Carlos Gutiérrez
Carlos Gutiérrez (La Paz, Bolivia, 1982) has played and researched the traditional music of the Bolivian Andean region for many years. He has also addressed decentralized forms of musical performance, history, orality and archive research towards the creation of new music. This work has expanded to collective collaborations, creation of instruments, sound objects, public interventions, audiovisual pieces and installations exploring acoustic and social principles related to Bolivian indigenous music and new media.
For CYCLE II, COUSIN has commissioned their film with Esteban Prudencio borde chiriguano. The diffuse borderline that physically and historically separated the Andean and the Amazonian world unfolds throughout Bolivia and has been for a long time the backdrop of a clash of cultures and peoples with a will to resist, advance and accommodate.
Chiriguano was a generic term used by the Andean people to refer to any foreigner coming from the lowlands of the Amazonia. The idea that these two broad ethnic groups were not only never allies, but inherently opposed, is widespread. Against this belief The Llanos de Moxos (located near the southern border of the Andes with Amazonia) could be an ideal case study. Here a group of researchers—integrating conventional archaeology with state-of-the-art geoarchaeology, biomarkers, palaeoclimatology, palaeoecology and artificial intelligence—is working on modeling and reconstructing the human demography and environmental dynamics for the last 10,000 years, where in addition to unique complex urban archaeological sites, it has been discovered that it was the first place where domesticated plants appeared in South America and only later spread to the rest of the subcontinent. This evidence endorses to some extent the tale according to which this place would be Paititi: a mythical land of riches sought by the Guarani people since pre-Hispanic times and also the place where the Incas supposedly took refuge just after the arrival of the conquerors.
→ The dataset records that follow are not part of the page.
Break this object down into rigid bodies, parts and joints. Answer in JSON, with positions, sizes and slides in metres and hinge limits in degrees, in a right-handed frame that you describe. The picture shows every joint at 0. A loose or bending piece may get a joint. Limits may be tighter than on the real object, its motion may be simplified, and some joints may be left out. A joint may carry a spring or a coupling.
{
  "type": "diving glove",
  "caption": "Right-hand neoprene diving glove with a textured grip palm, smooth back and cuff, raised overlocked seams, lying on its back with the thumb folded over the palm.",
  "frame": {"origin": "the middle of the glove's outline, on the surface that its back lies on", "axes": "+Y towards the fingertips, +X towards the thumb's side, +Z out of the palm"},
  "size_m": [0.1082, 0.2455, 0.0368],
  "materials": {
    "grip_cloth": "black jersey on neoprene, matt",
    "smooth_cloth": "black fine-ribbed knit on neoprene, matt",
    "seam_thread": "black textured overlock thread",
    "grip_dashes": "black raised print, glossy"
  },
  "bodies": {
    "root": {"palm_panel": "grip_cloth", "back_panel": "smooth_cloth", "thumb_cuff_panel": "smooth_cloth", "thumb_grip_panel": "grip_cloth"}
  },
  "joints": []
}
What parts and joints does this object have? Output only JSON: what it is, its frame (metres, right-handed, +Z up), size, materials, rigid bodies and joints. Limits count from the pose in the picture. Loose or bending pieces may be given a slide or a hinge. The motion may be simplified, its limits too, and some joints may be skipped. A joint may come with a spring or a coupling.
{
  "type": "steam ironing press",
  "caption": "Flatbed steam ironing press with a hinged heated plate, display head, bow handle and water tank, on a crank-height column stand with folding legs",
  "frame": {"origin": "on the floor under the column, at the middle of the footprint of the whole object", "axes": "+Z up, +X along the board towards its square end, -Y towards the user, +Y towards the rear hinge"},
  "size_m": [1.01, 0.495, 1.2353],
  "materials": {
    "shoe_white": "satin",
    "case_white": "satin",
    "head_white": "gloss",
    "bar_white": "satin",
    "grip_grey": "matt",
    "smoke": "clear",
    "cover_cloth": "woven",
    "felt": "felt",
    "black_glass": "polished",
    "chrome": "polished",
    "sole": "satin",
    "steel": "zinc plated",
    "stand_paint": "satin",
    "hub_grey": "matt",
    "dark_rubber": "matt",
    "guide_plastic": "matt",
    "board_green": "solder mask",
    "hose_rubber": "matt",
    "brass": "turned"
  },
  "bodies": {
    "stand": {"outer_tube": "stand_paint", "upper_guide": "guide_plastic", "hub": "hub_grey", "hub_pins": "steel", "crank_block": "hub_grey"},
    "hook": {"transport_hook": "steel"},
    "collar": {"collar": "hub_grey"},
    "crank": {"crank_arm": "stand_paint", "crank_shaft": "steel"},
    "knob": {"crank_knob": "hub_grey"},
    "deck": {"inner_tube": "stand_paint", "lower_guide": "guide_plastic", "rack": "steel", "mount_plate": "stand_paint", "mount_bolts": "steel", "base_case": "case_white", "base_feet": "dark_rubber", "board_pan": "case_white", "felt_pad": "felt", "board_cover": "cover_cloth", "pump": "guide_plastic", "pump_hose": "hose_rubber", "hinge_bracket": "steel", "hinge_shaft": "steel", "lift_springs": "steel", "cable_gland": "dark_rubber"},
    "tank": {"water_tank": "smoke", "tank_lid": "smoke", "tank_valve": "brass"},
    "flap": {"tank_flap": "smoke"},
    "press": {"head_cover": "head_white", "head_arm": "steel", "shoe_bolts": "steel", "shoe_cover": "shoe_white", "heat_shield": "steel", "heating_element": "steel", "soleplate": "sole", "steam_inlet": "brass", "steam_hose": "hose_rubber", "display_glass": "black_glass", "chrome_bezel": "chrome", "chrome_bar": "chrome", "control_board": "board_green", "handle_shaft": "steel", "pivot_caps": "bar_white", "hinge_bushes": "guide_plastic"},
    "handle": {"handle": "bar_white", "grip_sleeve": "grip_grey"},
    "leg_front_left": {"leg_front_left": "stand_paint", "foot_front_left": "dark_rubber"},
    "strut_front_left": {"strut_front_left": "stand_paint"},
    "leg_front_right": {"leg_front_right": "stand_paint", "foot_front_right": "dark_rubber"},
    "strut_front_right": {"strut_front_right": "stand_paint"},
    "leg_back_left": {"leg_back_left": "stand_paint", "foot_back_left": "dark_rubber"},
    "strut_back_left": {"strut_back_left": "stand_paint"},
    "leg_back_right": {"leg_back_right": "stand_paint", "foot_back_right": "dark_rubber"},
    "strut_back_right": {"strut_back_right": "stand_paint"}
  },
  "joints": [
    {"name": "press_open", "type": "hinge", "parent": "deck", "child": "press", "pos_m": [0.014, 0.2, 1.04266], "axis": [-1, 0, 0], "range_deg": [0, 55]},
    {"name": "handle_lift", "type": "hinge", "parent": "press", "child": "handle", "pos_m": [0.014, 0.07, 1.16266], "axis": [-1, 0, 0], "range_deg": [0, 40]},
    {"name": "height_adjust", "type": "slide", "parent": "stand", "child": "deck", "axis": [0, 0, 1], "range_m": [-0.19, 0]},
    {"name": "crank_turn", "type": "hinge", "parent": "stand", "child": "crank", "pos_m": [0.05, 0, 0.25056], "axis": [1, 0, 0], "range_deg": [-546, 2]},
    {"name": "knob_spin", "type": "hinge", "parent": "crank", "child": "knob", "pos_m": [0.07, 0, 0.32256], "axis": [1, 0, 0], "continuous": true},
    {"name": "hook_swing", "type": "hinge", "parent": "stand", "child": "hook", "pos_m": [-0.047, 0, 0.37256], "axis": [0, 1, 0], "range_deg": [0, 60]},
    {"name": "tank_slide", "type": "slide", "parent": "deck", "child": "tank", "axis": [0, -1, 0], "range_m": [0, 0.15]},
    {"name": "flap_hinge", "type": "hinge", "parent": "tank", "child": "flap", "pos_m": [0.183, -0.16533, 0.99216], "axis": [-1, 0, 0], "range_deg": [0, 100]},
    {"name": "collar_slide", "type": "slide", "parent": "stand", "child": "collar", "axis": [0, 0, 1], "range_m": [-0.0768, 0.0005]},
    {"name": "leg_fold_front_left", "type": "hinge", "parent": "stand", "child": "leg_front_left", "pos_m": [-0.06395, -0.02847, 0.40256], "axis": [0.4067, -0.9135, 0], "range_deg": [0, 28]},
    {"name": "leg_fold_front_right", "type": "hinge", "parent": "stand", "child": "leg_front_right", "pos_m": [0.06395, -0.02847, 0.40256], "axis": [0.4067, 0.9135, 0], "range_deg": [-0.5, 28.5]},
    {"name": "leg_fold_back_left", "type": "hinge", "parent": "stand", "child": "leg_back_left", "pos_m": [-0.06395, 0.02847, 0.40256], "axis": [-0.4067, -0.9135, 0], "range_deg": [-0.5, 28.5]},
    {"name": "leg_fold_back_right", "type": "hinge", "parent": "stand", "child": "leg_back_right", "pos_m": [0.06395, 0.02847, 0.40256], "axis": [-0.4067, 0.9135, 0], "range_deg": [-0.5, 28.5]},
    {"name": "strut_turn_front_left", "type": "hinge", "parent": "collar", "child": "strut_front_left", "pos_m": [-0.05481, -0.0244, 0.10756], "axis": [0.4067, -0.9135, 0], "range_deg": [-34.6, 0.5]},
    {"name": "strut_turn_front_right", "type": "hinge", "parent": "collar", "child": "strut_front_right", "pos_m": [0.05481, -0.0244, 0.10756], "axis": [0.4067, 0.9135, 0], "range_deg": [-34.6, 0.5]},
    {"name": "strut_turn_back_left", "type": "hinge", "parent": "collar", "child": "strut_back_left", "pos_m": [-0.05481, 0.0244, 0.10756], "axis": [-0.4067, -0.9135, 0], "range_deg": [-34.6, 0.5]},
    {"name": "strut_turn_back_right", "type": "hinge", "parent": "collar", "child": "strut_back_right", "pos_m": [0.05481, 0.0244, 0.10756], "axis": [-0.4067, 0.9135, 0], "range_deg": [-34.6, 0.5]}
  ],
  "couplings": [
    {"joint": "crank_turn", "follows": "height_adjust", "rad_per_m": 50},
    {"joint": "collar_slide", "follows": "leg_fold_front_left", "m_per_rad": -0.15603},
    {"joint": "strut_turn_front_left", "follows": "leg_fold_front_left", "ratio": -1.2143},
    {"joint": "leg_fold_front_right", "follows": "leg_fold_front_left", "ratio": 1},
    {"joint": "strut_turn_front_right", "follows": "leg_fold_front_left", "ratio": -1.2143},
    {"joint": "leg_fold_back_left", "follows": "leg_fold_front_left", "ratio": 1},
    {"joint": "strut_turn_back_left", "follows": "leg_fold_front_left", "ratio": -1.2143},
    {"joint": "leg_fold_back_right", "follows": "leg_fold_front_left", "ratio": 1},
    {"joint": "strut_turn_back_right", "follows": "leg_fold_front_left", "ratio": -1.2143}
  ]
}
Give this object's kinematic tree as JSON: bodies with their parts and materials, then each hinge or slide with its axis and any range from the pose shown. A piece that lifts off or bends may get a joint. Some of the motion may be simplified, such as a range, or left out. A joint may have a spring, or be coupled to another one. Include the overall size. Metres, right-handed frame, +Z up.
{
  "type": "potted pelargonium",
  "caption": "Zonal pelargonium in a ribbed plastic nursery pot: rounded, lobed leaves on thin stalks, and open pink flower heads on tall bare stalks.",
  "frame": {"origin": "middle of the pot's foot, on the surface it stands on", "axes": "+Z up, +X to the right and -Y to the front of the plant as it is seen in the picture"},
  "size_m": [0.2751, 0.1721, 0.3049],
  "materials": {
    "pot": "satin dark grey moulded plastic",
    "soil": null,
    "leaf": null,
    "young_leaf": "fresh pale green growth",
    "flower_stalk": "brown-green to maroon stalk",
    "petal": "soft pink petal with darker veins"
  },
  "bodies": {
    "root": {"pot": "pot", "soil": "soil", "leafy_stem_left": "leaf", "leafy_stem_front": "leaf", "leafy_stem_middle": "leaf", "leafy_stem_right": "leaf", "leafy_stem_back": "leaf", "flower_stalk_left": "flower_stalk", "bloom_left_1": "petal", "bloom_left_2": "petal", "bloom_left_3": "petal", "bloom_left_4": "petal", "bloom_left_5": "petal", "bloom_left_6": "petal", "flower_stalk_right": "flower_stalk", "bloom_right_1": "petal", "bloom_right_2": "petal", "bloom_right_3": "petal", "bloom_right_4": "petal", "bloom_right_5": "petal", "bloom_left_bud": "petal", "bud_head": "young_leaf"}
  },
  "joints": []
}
Although there is not enough material evidence to confirm the actual existence of this land, several lines of flight make scientific syntheses resonate with ancient myth and ordinary practices, giving rise to a speculative interpretation that captures the correspondences between events through different times and spaces, and traces the subterranean exchange between worlds and cultures that have managed to filter subtly into dances, musics, bodies and landscapes, in order to survive. Maybe the tierra rica of Paititi is still far off, lying ‘over there’, for the peoples yet to come.